堺の代表でもある千利休が抹殺された事で、豊臣政権内部での堺の地位や発言力は大きく低下します。

当初から堺の会合衆が長年培ってきた大きな政治力の排除が狙いだったのかもしれません。

秀吉は、大阪城に経済や物流拠点を集約し、畿内各地から商人たちを集め、貿易や商業の中心を堺から大阪へと移動させます。

堺の会合衆は限定的な自治を維持できたものの、以前のような政治力は失い、地方の商業都市の一つになりました。

まとめ

堺が有する経営資源のヒト・モノ・カネ・情報・文化(茶の湯)が、信長や秀吉の天下統一の事業を支えていた事は間違いないようです。

高度な自治権を手に入れていた堺でしたが、勢力間の均衡を破る巨大な勢力を前にしては、従属的な協力をしていくしか生き残る道はなかったと思います。

今井宗久や千利休たち会合衆は、政権に利用されつつも、政権内部における堺の政治力を低下させないためにも茶の湯という文化の浸透などによって、地位を守ろうと試みたと思います。

ただ、大名たちを動かすほどに巨大になってしまった政治力は、秀吉にとっては邪魔でしかなかったのかもしれません。

例えば、コンサルタントが、顧問先の企業の経営者以上に、従業員たちから信頼や人望を得てしまうのは、警戒感を生み出すだけなので避けるべきです。
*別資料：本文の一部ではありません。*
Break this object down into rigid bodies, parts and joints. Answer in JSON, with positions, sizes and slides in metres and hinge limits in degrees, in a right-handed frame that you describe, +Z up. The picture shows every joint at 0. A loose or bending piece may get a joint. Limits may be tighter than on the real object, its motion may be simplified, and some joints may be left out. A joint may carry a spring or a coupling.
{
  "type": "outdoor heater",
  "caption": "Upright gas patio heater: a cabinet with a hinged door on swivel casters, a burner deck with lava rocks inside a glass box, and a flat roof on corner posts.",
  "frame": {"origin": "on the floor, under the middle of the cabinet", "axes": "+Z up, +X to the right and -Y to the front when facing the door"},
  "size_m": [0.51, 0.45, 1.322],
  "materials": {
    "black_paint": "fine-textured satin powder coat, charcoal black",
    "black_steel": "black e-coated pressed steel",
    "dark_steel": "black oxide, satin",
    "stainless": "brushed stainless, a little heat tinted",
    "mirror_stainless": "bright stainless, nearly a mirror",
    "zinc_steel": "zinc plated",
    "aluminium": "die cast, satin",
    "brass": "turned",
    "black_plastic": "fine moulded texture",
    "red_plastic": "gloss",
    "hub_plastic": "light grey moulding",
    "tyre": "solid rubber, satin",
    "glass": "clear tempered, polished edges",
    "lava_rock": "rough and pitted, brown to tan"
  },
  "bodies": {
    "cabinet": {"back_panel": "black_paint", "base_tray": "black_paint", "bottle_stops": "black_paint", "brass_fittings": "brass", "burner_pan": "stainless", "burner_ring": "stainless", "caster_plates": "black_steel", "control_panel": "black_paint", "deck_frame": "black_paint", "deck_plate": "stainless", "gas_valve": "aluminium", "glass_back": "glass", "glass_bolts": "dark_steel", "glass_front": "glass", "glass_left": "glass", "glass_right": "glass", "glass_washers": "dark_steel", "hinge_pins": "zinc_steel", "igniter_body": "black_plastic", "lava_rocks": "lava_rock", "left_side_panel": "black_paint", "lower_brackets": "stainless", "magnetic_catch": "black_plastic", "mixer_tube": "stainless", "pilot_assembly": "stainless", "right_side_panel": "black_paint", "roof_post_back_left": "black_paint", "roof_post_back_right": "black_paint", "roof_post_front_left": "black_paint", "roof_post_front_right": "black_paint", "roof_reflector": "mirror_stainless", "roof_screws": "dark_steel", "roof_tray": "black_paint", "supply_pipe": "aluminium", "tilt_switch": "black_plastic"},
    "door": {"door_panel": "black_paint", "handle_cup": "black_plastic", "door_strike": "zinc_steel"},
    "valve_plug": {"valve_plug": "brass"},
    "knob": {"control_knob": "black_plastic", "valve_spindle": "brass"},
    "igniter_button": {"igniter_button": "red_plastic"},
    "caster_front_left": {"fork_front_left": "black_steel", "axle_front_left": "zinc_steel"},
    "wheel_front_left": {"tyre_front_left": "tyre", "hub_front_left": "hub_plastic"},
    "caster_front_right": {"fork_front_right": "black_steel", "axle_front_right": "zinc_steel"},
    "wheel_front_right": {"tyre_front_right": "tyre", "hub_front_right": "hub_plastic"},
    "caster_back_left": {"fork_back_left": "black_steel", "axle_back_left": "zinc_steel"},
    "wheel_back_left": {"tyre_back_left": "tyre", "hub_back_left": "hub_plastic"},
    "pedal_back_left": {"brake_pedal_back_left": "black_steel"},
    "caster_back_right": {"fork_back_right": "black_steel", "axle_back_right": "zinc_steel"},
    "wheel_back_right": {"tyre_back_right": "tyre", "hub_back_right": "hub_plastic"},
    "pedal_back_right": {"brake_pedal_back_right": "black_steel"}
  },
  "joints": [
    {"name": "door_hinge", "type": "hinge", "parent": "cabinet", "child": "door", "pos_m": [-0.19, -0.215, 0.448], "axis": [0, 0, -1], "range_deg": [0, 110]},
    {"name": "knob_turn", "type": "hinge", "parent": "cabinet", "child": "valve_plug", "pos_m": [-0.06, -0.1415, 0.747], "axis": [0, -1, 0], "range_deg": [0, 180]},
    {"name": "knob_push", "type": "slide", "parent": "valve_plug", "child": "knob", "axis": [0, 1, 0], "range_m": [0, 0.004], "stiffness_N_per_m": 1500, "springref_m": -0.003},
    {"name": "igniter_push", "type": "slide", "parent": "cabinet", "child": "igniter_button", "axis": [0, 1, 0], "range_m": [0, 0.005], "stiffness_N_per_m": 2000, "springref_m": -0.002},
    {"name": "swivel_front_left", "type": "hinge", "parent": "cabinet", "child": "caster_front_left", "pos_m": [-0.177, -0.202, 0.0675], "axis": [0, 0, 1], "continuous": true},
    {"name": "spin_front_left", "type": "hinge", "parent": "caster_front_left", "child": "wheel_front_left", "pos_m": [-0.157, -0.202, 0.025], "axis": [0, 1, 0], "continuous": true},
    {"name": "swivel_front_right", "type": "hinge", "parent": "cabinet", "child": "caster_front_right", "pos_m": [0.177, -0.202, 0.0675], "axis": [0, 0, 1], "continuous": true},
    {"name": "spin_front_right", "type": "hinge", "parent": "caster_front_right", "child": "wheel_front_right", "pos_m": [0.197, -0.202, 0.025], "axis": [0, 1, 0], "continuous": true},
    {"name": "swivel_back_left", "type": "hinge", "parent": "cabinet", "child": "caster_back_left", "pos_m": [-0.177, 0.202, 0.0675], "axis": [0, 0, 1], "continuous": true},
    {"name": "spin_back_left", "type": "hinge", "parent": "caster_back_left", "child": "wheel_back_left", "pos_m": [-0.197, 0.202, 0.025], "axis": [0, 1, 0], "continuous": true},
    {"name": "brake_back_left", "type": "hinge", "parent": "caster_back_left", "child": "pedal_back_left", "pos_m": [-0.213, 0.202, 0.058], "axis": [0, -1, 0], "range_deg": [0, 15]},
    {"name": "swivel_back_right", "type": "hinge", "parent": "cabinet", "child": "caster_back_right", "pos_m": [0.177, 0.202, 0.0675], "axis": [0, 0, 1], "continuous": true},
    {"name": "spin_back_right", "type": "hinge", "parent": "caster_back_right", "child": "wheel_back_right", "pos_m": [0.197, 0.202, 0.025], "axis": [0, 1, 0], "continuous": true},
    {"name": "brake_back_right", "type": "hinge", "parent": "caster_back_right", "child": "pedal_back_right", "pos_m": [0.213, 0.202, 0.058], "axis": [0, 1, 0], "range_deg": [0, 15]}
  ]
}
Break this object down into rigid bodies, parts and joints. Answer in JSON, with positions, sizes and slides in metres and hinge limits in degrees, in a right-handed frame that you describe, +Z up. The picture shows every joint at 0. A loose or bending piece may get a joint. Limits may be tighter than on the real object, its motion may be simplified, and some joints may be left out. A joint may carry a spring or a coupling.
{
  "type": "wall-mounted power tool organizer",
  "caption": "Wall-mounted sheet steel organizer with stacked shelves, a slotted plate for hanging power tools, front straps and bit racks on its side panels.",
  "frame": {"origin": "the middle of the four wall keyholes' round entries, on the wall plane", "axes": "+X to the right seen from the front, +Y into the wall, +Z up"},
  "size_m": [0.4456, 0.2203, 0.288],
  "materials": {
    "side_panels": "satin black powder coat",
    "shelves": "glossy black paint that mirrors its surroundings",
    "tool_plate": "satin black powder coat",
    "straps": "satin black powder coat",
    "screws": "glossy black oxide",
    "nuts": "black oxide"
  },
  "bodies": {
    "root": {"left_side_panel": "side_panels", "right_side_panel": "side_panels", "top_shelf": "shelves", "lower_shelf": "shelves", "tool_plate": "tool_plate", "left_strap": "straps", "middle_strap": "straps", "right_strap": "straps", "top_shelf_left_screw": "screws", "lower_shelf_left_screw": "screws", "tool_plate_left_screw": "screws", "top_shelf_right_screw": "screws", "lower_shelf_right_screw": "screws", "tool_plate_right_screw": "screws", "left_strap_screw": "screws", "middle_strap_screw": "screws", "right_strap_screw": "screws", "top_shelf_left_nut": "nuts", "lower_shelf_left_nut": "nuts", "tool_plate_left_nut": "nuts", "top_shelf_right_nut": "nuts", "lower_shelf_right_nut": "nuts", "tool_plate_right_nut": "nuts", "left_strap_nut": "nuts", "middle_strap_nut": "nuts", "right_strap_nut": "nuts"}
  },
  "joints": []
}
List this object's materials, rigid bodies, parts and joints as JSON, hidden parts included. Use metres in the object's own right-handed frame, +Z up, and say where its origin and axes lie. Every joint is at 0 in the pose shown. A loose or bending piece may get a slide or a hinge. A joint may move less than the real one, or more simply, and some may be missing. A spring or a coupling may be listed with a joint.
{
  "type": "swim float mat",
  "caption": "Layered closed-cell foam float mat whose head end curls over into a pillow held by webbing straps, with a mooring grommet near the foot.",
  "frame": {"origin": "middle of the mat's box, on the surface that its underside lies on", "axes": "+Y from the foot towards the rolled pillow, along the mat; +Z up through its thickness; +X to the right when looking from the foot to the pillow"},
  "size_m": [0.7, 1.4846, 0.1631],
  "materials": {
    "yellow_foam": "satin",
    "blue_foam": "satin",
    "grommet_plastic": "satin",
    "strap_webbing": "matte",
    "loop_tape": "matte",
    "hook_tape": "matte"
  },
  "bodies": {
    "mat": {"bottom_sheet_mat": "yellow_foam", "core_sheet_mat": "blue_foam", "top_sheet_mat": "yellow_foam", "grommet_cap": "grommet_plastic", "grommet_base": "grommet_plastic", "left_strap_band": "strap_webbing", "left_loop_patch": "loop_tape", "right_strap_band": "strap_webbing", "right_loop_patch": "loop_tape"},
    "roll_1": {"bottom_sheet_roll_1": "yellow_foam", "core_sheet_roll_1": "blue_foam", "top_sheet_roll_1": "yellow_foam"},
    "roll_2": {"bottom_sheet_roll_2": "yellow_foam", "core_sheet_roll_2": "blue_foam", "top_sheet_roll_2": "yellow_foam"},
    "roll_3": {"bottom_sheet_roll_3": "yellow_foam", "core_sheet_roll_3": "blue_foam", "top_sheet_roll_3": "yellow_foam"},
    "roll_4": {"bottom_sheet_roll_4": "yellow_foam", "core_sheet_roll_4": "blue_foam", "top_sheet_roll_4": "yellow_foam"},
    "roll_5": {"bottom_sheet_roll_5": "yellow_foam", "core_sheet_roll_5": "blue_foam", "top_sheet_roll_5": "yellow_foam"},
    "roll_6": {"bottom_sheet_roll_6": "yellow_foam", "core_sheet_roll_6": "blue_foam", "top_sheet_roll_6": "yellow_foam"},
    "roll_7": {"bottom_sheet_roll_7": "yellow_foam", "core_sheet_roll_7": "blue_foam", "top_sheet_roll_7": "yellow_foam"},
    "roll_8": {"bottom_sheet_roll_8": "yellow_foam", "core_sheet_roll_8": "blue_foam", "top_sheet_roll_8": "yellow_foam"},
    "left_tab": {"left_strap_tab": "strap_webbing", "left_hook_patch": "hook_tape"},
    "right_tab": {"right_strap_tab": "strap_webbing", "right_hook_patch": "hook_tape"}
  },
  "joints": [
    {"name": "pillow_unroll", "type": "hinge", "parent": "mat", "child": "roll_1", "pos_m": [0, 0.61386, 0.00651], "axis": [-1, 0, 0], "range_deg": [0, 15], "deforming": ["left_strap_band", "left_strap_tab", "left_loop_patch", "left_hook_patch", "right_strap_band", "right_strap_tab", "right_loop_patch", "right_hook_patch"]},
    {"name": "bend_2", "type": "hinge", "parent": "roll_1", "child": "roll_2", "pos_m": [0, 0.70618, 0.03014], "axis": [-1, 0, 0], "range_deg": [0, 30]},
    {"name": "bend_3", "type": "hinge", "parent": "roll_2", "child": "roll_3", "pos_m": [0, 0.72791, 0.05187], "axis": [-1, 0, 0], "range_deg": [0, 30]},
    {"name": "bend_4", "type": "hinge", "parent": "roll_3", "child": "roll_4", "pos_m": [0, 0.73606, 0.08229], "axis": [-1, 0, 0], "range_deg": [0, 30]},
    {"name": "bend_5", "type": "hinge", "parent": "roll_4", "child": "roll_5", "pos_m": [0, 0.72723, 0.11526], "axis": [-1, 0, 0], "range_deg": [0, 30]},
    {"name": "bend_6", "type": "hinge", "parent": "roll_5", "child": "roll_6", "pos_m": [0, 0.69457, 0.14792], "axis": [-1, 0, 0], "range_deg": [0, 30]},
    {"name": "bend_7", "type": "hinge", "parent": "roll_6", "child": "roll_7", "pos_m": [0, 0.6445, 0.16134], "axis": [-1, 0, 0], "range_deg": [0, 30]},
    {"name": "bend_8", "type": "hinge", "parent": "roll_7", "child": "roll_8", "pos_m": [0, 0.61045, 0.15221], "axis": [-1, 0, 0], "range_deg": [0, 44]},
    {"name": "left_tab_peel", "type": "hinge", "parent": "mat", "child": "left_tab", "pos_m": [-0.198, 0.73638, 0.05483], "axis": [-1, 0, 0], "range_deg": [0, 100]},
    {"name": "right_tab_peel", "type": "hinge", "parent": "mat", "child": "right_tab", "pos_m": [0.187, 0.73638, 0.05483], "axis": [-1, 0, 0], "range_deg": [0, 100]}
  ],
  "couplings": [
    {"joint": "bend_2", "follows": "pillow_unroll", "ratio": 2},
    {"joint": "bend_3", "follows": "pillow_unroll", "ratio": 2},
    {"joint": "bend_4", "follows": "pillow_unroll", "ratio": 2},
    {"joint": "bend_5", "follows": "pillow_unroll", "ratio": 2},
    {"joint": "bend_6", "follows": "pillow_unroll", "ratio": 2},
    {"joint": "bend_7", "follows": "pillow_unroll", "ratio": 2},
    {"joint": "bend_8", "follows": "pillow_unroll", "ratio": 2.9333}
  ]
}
ちなみに、利休を排除した事で秀吉の死後、皮肉な事に徳川家康の政治力が抜きん出てしまう事になります。

千利休や豊臣秀次など、家康に対抗しうる存在を秀吉自身が排除した事で、徳川政権の樹立を後押ししてしまいました。

あと、利休の弟子である多くの大名たち(蒲生家、細川家、古田家、織田(長益)家、有馬家、金森家)は、関ヶ原の戦いで東軍についている点も興味深い事だと思います。